Artinya, jika luas unitnya 40 meter persegi, maka biaya yang dikeluarkan penghuni sekitar Rp 320 juta. Sementara jika luas unitnya 80 meter persegi, maka biayanya Rp 640 juta.
Biaya konstruksi pembangunan itu juga merupakan bagian dari simpanan wajib yang diberikan penghuni kepada koperasi.
“Jadi dibayarnya sesuai dengan pentahapan pembangunan. Itu yang disebut simpanan wajib. Artinya nanti ketika orang itu keluar (dari flat Menteng), simpanan wajib itu yang dikembalikan kepada dia plus bunga sesuai rata-rata inflasi (bukan inflasi properti),” jelasnya.

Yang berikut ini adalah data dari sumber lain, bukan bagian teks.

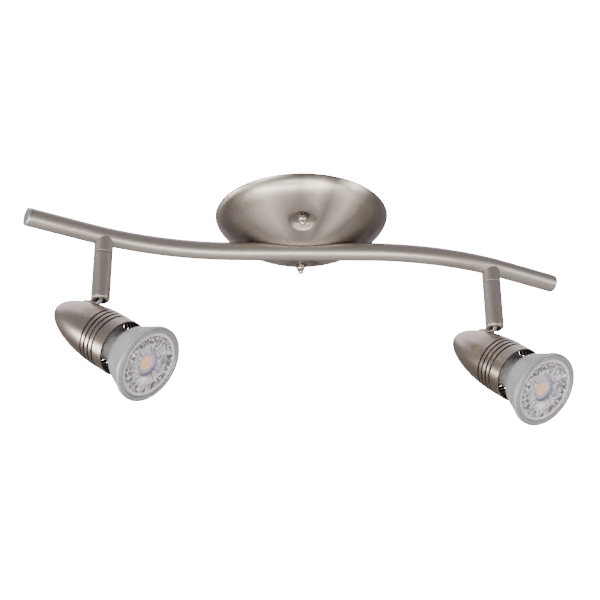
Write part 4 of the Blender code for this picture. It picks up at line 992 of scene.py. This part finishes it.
def build_lens(side, body, place):
    """Front of the lens: a recessed middle, a ring of petals and a plain edge.

    The petals' height is the size of a sine of the angle."""
    radius = np.concatenate([np.linspace(0, 7.6, 15), [7.9, 8.2, 8.5], np.linspace(8.9, 20.0, 42),
                             [20.4, 20.8, 21.3]]) * MM
    turn = np.linspace(0, 2 * math.pi, 433)[:, None]
    petals = sizes().lens_facets
    ring = smooth(radius, 14.0 * MM, 15.5 * MM) * (1 - smooth(radius, 19.0 * MM, 20.0 * MM))
    wave = np.abs(np.sin(turn * petals / 2)) * ring * 0.45 * MM
    inner_ring = smooth(radius, 8.5 * MM, 9.2 * MM) * (1 - smooth(radius, 12.6 * MM, 14.0 * MM))
    swirl = np.abs(np.sin(turn * petals / 3 + radius * 90)) * inner_ring * 0.35 * MM
    bulge = 0.6 * MM * np.maximum(1 - (radius / (7.6 * MM)) ** 2, 0)
    z = -0.75 * MM - 3.0 * MM * (1 - smooth(radius, 7.6 * MM, 8.5 * MM)) + bulge - wave - swirl
    x, y = radius * np.cos(turn), radius * np.sin(turn)
    flat = np.stack(np.broadcast_arrays(x, y), axis=-1)
    skin = Skin().add(np.stack([x, y, z + 0 * x], axis=-1), flat)
    back = np.array([(21.3, -0.75), (21.3, -2.6), (20.1, -3.6), (10.5, -13.0), (6.2, -16.9), (0, -16.9)]) * MM
    cone = around(back, 432)[:, :, [1, 0, 2]]
    skin.add(cone, cone[..., :2])
    skin.place(place)
    skin.piece(side + "_pressed_lens", cached("pressed_lens", lens_glass), body, [side + "_lens"],
               "lens_clear", 50.0)


def paint_inner_parts():
    """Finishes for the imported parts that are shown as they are."""
    finishes = {
        "zinc_steel": zinc_plate,
        "bright_nickel": bright,
        "green_zinc": lambda: cached("green_zinc_plate", lambda n: plated_metal(n, (0.16, 0.36, 0.17), 0.4)),
        "led_phosphor": lambda: cached("phosphor_coat", lambda n: painted(n, (0.94, 0.63, 0.28), 0.5)),
        "ceramic_white": lambda: cached(
            "glazed_ceramic", lambda n: painted(n, (0.82, 0.80, 0.76), 0.5, 0.0, 900.0)),
        "base_white": lambda: cached("base_plastic", lambda n: painted(n, (0.78, 0.78, 0.77), 0.42)),
        "wire_sleeve": lambda: cached("silicone_sleeve", lambda n: painted(n, (0.75, 0.72, 0.66), 0.6)),
        "block_nylon": lambda: cached("natural_nylon", lambda n: painted(n, (0.85, 0.84, 0.80), 0.5)),
    }
    for node in frame["nodes"].values():
        if node.hide_render:
            continue
        name = node.data.materials[0].name.split(".")[0]
        if name in finishes:
            node.data.materials[0] = finishes[name]()


# ------------------------------------------------------------------ stage
def soft_light(name, location, target, size, power, colour=(1, 1, 1)):
    """A rectangular soft light aimed at a point."""
    data = bpy.data.lights.new(name, "AREA")
    data.shape = "RECTANGLE"
    data.size, data.size_y = size
    data.energy = power
    data.color = colour
    light = bpy.data.objects.new(name, data)
    bpy.context.scene.collection.objects.link(light)
    light.location = location
    light.rotation_euler = (Vector(target) - Vector(location)).to_track_quat("-Z", "Y").to_euler()
    return light


def build_stage():
    """Pale floor far below, an even surround and soft lights; the camera looks up from the front."""
    scene = bpy.context.scene
    world = bpy.data.worlds.new("surround")
    scene.world = world
    world.use_nodes = True
    graph = Graph(world.node_tree)
    height = graph.part(graph.node("ShaderNodeTexCoord"), 2)
    share = graph.node("ShaderNodeMapRange", None, {"Value": height, "From Min": -0.25, "From Max": 0.55})
    colour = graph.blend(share, (0.42, 0.33, 0.27), (1.0, 0.96, 1.04))
    lit = graph.node("ShaderNodeBackground", None, {"Color": colour, "Strength": 0.34})
    seen = graph.node("ShaderNodeBackground", None, {"Color": (1.0, 1.0, 1.0), "Strength": 26.0})
    by_camera = graph.node("ShaderNodeLightPath")
    mixed = graph.node("ShaderNodeMixShader", None, {0: by_camera, 1: lit, 2: seen})
    graph.end("ShaderNodeOutputWorld", mixed)
    floor_mesh = bpy.data.meshes.new("floor")
    turn = np.linspace(0, 2 * math.pi, 97)[:-1]
    radius, depth = 6, 1.35
    rim = np.stack([radius * np.cos(turn), radius * np.sin(turn), np.full_like(turn, -depth)], axis=-1)
    floor_mesh.from_pydata(rim, [], [list(range(96))])
    floor = bpy.data.objects.new("floor", floor_mesh)
    scene.collection.objects.link(floor)
    pale = painted("pale_floor", (0.90, 0.89, 0.87), 0.7, 0.0, 20.0, 0.0, 0.01)
    floor_mesh.materials.append(pale)
    middle = (0, 0, -0.06)
    lights = [
        soft_light("low_strip", (-0.1, -0.80, -1.24), middle, (2.8, 0.10), 18.0, (1.0, 0.96, 0.88)),
        soft_light("low_front", (0.05, -1.12, -1.08), middle, (1.3, 0.16), 8.0, (1.0, 0.98, 0.95)),
        soft_light("left_side", (-2.0, 0.06, -0.24), middle, (0.5, 0.6), 17.0, (1.0, 0.96, 0.88)),
        soft_light("left_front", (-1.3, -1.5, -0.20), middle, (0.9, 0.7), 12.0),
        soft_light("right_side", (1.9, -0.75, -0.45), middle, (0.5, 1.1), 11.0, (1.0, 0.98, 0.94)),
        soft_light("overhead", (-0.4, 0.9, 1.9), middle, (3.4, 2.2), 34.0, (1.0, 0.95, 1.0)),
    ]
    build_camera()


def build_camera():
    """Camera in front of and below the bar, tilted up towards the ceiling."""
    turn, rise, roll = math.radians(1.22), math.radians(26.44), math.radians(-0.36)
    forward = Vector((math.sin(turn) * math.cos(rise), math.cos(turn) * math.cos(rise), math.sin(rise)))
    right = Vector((math.cos(turn), -math.sin(turn), 0))
    up = right.cross(forward)
    right, up = (math.cos(roll) * right + math.sin(roll) * up, math.cos(roll) * up - math.sin(roll) * right)
    data = bpy.data.cameras.new("camera")
    data.lens = 83.88
    data.sensor_width = 36.0
    data.clip_start = 0.02
    camera = bpy.data.objects.new("camera", data)
    bpy.context.scene.collection.objects.link(camera)
    matrix = Matrix((right, up, -forward)).transposed().to_4x4()
    aim, distance = Vector((-0.00125, 0.0, -0.0621)), 0.923
    matrix.translation = aim - forward * distance
    camera.matrix_world = matrix
    bpy.context.scene.camera = camera


# ------------------------------------------------------------------ operators and panel
class SPOTLIGHT_OT_canopy(bpy.types.Operator):
    """Build the canopy, its star washers and its domed nuts"""

    bl_idname = "spotlight.canopy"
    bl_label = "Canopy"

    def execute(self, context):
        build_canopy()
        build_nuts()
        return {"FINISHED"}


class SPOTLIGHT_OT_bar(bpy.types.Operator):
    """Build the curved bar, its end plugs and the collars under it"""

    bl_idname = "spotlight.bar"
    bl_label = "Bar"

    def execute(self, context):
        build_bar()
        build_end_caps()
        build_collars()
        return {"FINISHED"}


class SPOTLIGHT_OT_stems(bpy.types.Operator):
    """Build the stems and their hinge screws"""

    bl_idname = "spotlight.stems"
    bl_label = "Stems"

    def execute(self, context):
        build_stems()
        return {"FINISHED"}


class SPOTLIGHT_OT_housings(bpy.types.Operator):
    """Build the lamp housings and their lugs"""

    bl_idname = "spotlight.housings"
    bl_label = "Housings"

    def execute(self, context):
        build_housings()
        build_lugs()
        return {"FINISHED"}


class SPOTLIGHT_OT_lamps(bpy.types.Operator):
    """Build the lamps with their rings and lenses"""

    bl_idname = "spotlight.lamps"
    bl_label = "Lamps"

    def execute(self, context):
        build_lamps()
        return {"FINISHED"}


class SPOTLIGHT_OT_inner_parts(bpy.types.Operator):
    """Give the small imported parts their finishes"""

    bl_idname = "spotlight.inner_parts"
    bl_label = "Inner parts"

    def execute(self, context):
        paint_inner_parts()
        return {"FINISHED"}


class SPOTLIGHT_OT_stage(bpy.types.Operator):
    """Build the floor, the lights and the camera"""

    bl_idname = "spotlight.stage"
    bl_label = "Stage"

    def execute(self, context):
        build_stage()
        return {"FINISHED"}


OPERATORS = (SPOTLIGHT_OT_canopy, SPOTLIGHT_OT_bar, SPOTLIGHT_OT_stems, SPOTLIGHT_OT_housings,
             SPOTLIGHT_OT_lamps, SPOTLIGHT_OT_inner_parts, SPOTLIGHT_OT_stage)


class SPOTLIGHT_PT_panel(bpy.types.Panel):
    """Sizes, colours and the steps that build the spotlight bar"""

    bl_label = "Spotlight bar"
    bl_idname = "SPOTLIGHT_PT_panel"
    bl_space_type = "VIEW_3D"
    bl_region_type = "UI"
    bl_category = "Spotlight bar"

    def draw(self, context):
        layout = self.layout
        for group in (context.scene.spotlight_sizes, context.scene.spotlight_colours):
            box = layout.box()
            for key in group.bl_rna.properties.keys():
                if key not in ("rna_type", "name"):
                    box.prop(group, key)
        for operator in OPERATORS:
            layout.operator(operator.bl_idname)


CLASSES = (SpotlightSizes, SpotlightColours, *OPERATORS, SPOTLIGHT_PT_panel)


def register():
    for cls in CLASSES:
        bpy.utils.register_class(cls)
    bpy.types.Scene.spotlight_sizes = bpy.props.PointerProperty(type=SpotlightSizes)
    bpy.types.Scene.spotlight_colours = bpy.props.PointerProperty(type=SpotlightColours)


def unregister():
    del bpy.types.Scene.spotlight_colours
    del bpy.types.Scene.spotlight_sizes
    for cls in reversed(CLASSES):
        bpy.utils.unregister_class(cls)


def main():
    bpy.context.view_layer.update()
    register()
    bpy.ops.spotlight.canopy()
    bpy.ops.spotlight.bar()
    bpy.ops.spotlight.stems()
    bpy.ops.spotlight.housings()
    bpy.ops.spotlight.lamps()
    bpy.ops.spotlight.inner_parts()
    bpy.ops.spotlight.stage()


if __name__ == "__main__":
    main()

Setelah itu, lanjut Marco, penghuni juga membayar biaya sewa tanah setiap empat bulan sekali. Namun untuk sementara tahun pertama ini dibayar setiap bulan.

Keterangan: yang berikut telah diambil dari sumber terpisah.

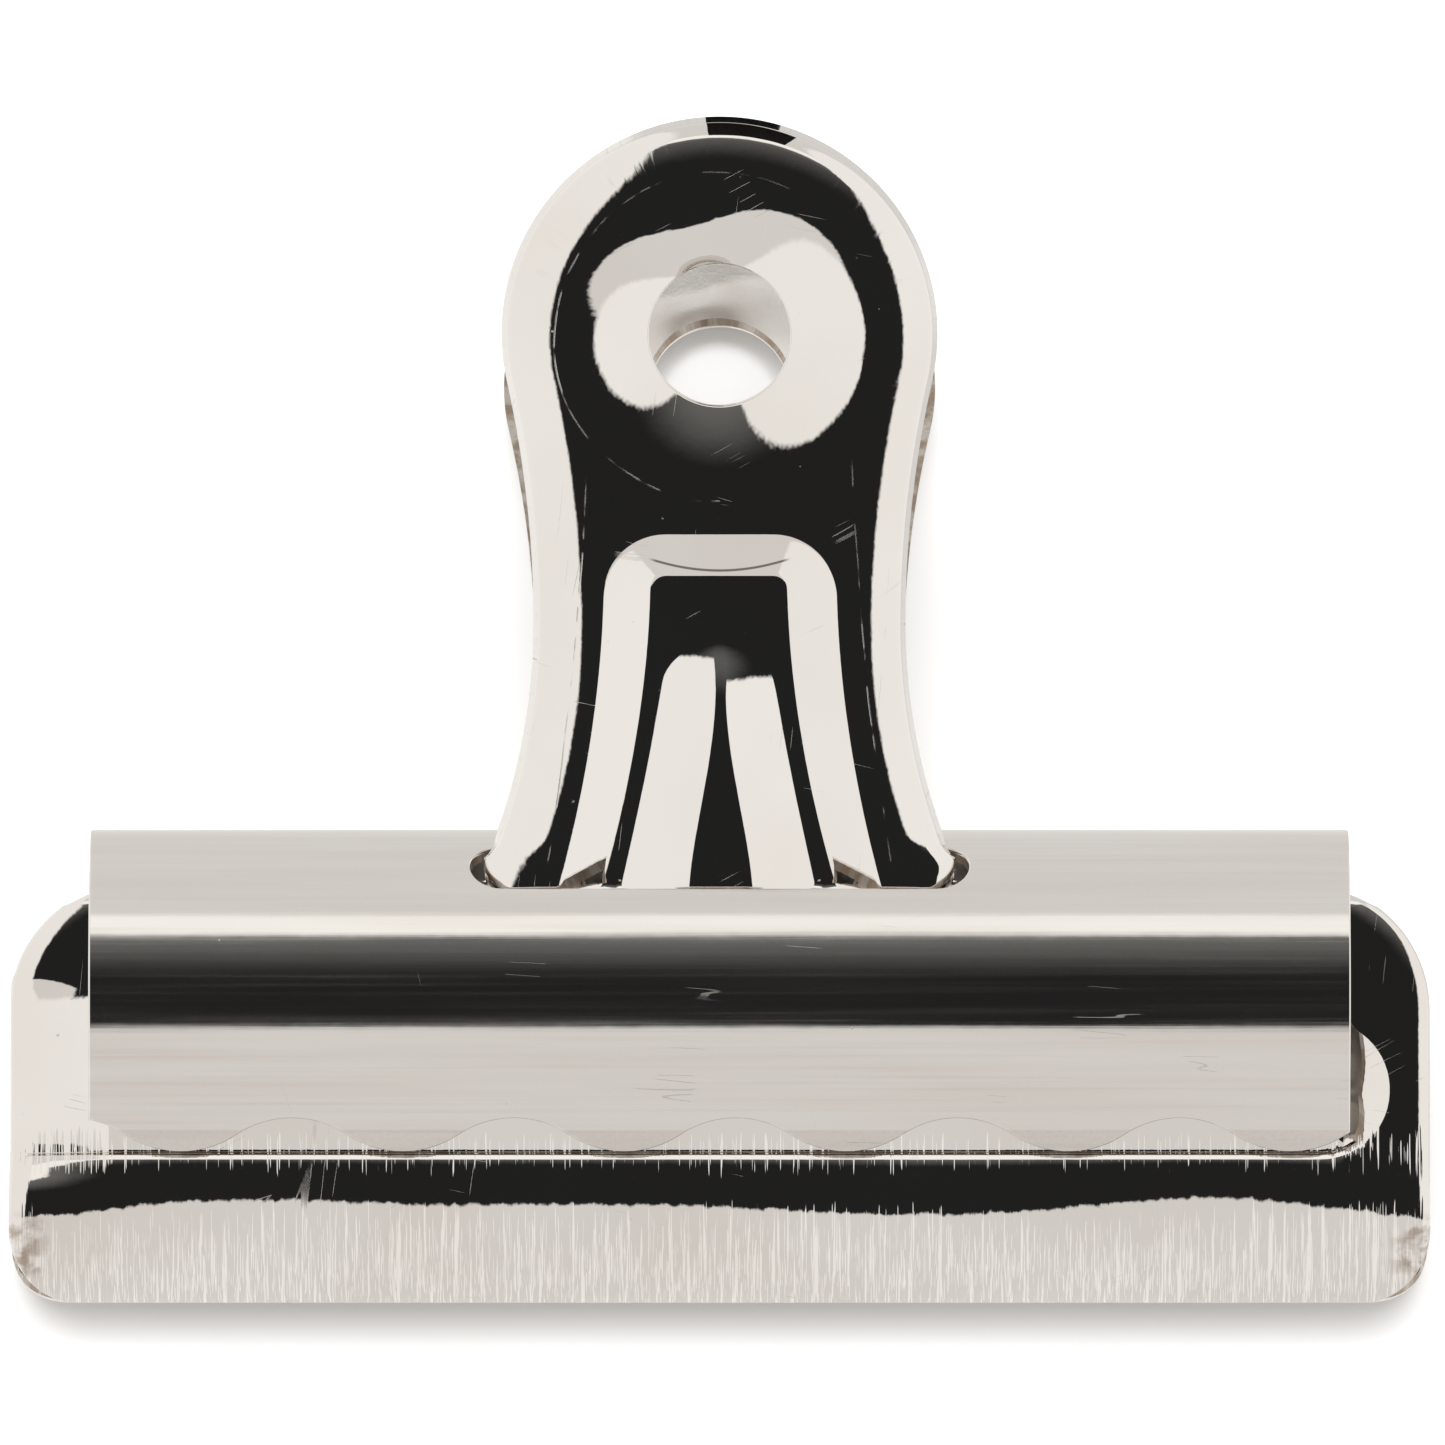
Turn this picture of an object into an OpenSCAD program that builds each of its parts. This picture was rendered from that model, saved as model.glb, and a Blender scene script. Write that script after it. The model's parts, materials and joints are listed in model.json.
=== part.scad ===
// Sprung sheet-metal paper clip with two through-slot levers, lying on its back.
// Each lever is built upright: X across the clip, Y outward from its middle, Z up to the handles.
// The finished clip is then laid down so that the rear handle and the rear of the spring rest on Z = 0.

/* [Sheets] */
// Thickness of the lever sheet
lever_t = 0.45; // [0.4:0.05:0.5]
// Thickness of the spring sheet
spring_t = 0.45; // [0.4:0.05:0.5]

/* [Spring] */
// Width of the spring across the clip
spring_w = 50.6; // [48:0.1:52]
// Outer radius of the spring's round back
barrel_r = 6.6; // [6.5:0.05:6.7]
// Height of the round back's axis above the gripping edge
barrel_h = 12.5; // [12.4:0.05:12.6]
// Angle from the top of the round back to the near edge of each slot
slot_near_a = 33.7; // [33:0.1:34]
// Angle from the top of the round back to the far edge of each slot
slot_far_a = 55.85; // [55:0.05:57]
// Length of each slot across the clip
slot_len = 20; // [19.6:0.1:20.6]
// Angle from the top at which each leg leaves the round and runs straight
leg_a = 111.4; // [111:0.1:112]
// Mean height of the scalloped edge above the gripping edge
scallop_h = 6.3; // [6.25:0.05:6.5]
// Rise of the scallops above and below that height
scallop_rise = 0.65; // [0.4:0.05:0.7]
// Distance between neighbouring lobes
scallop_pitch = 8.9; // [8.6:0.1:9.2]
// Number of lobes on each edge
lobes = 6; // [4:2:6]
// Sideways offset of the row of lobes, left by the press tool
scallop_shift = 0.65; // [-0.7:0.05:0.7]

/* [Jaw plates] */
// Width of each jaw plate
jaw_w = 57.15; // [54:0.05:60]
// Height of the plate's top edge above the gripping edge
jaw_top = 16.6; // [16.4:0.05:16.8]
// Radius of the plate's lower corners
jaw_low_r = 2.5; // [1.5:0.1:3]
// Radius of the plate's upper corners
jaw_up_r = 5.2; // [4:0.1:5.6]
// Radius of the curve that brings each plate in to the gripping edge
lip_r = 5.17; // [5.1:0.01:5.25]
// Outward lean of the plate above that curve
jaw_lean = 6; // [5:0.5:6.5]
// Outward distance of the plate's upright part
jaw_out = 4.9; // [4.85:0.05:4.95]
// Depth of the edge that is turned back at the plate's ends
jaw_rim = 0.9; // [0.6:0.1:1]
// Height of the channel's lower side
channel_low = 5.5; // [5.4:0.05:5.6]
// Height of the channel's upper side
channel_high = 11; // [10.5:0.1:11.2]
// Distance from the middle to each end of the channel
channel_half = 26.9; // [26.4:0.1:27.4]
// Depth to which the channel is pressed in
channel_depth = 0.4; // [0.3:0.05:0.45]
// Gap left between the two gripping edges
jaw_gap = 0.1; // [0.05:0.05:0.2]

/* [Handles] */
// Outward lean of each handle
lean = 14; // [13.5:0.5:14.5]
// Height of the hanging hole above the gripping edge
hole_h = 37.78; // [36:0.02:38]
// Radius of the hanging hole
hole_r = 2.77; // [2:0.01:3]
// Radius of the round head
head_r = 9; // [8.6:0.1:9.4]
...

Total biaya sewa tanah keseluruhan sebesar Rp 90 juta per tahun. Nominal itu dibagi secara proporsional oleh setiap penghuni berdasarkan luas unit yang dimiliki.
“Jangka waktu sewa tanahnya selama 70 tahun dan bisa diperpanjang,” tambahnya.
Di samping itu, penghuni juga membayar biaya pemeliharan, kebersihan, dan sejenisnya.
Kenapa Harga Rumah flat Menteng Bisa Lebih Murah?
Harga flat Menteng tentu tergantung luas unitnya. Namun rata-rata per unit diperkirakan tak sampai Rp 1 miliar.
Marco pun menjelaskan, ada beberapa hal yang membuat flat Menteng bisa lebih murah dibandingkan harga properti di pasaran.
Pertama soal biaya keuntungan. Kata Marco, sewajarnya keuntungan dalam bisnis properti sekitar 20-30 persen. Namun, di banyak tempat keuntungan bisa mencapai 50-100 persen.
“Biaya seperti itu yang tidak ada di koperasi. Karena kami kan tidak menambahkan biaya keuntungan,” ujarnya.
Kemudian tentang tanah, rumah flat ini tidak menggunakan sistem beli putus, melainkan sewa tanah dengan jangka panjang. Sehingga bisa menekan biaya sewanya.
Selanjutnya, tidak ada biaya marketing. Rumah flat sifatnya langsung diberikan kepada anggota koperasi yang memang sejak awal berminat memiliki hunian.
Berikutnya, koperasi tidak banyak mengandalkan dana pinjaman dari perbankan.
“Tapi secara umum, kan yang dipangkas itu (karena) kami menggunakan dana sendiri. Maka menjadi lebih murah dari harga pasar,” bebernya.